Svoboda realized something else about the cadets: The Army takes lots of blood samples from all recruits beginning when they sign up. The samples are mostly for HIV testing. Since 1985, all Army blood samples have been saved in a repository at the Walter Reed Army Institute of Research in Silver Spring, Md. To date, more than 50 million specimens have been collected and stored.

These are important considerations when researchers use patients to study a disease. The more information available (like regular blood samples), and the more similar the study population in lifestyle, the more scientists can trust study results.

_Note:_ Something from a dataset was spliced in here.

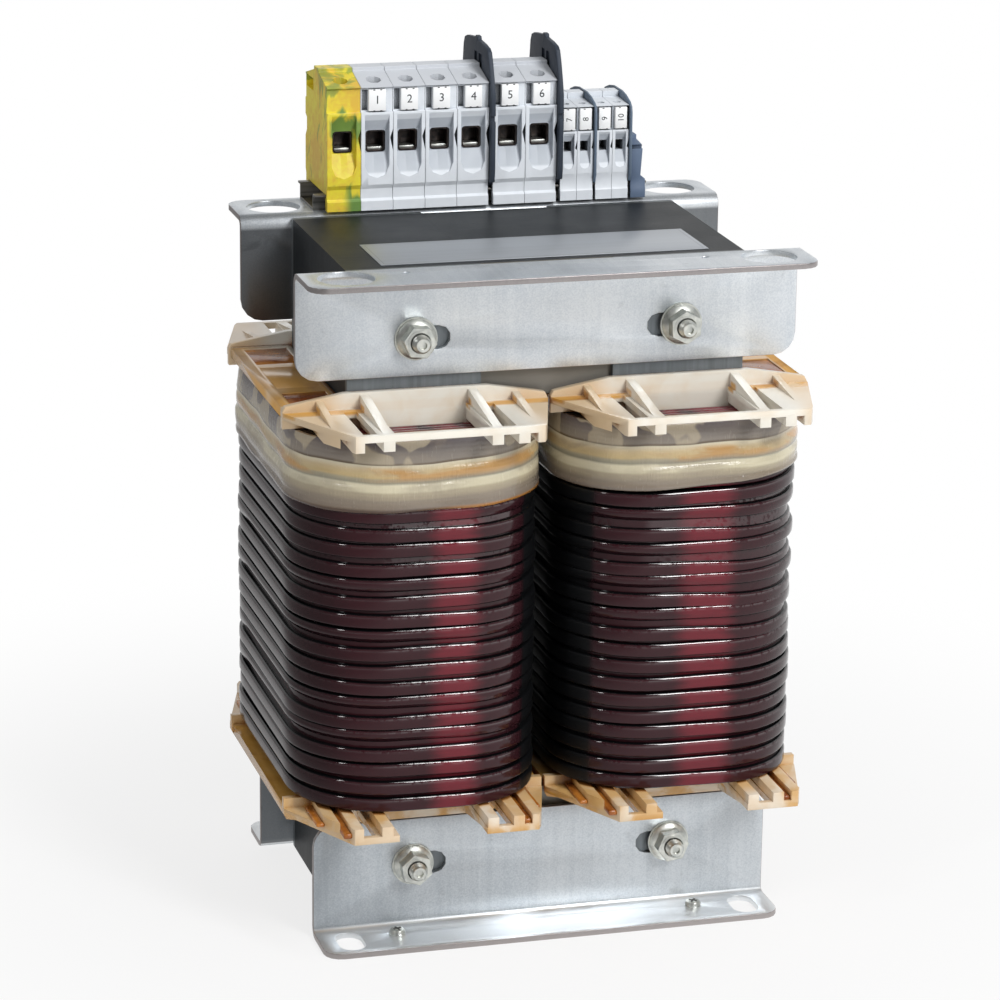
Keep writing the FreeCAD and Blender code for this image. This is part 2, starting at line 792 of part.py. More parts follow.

Finding cadets who had torn an ACL was easy; Svoboda used a group already signed up for a clinical trail that compared repair techniques for the surgery. He then found uninjured controls matched for age, sex, height and weight in the Silver Spring repository.

Svoboda analyzed serum samples for four biomarkers that would show whether cartilage – the squishy material that lines all joints – had been formed or broken down. He and his colleagues found changes over time in the ACL group in all of the biomarkers measured.

“No one has ever looked at biomarkers like this so it’s an early study to test the possibility that markers of cartilage turnover may predict people at risk of ACL injuries, and thus osteoarthritis,” says Svoboda. Right now, he says, the study is generating many questions, which he hopes to answer with additional research.

Indeed, this was the first study to follow changes using biomarkers for cartilage turnover in patients who’ve sustained an ACL injury. In 2010, Svoboda won an Arthritis Foundation Young Investigators Award for the work from the OA Biomarker Global Initiative.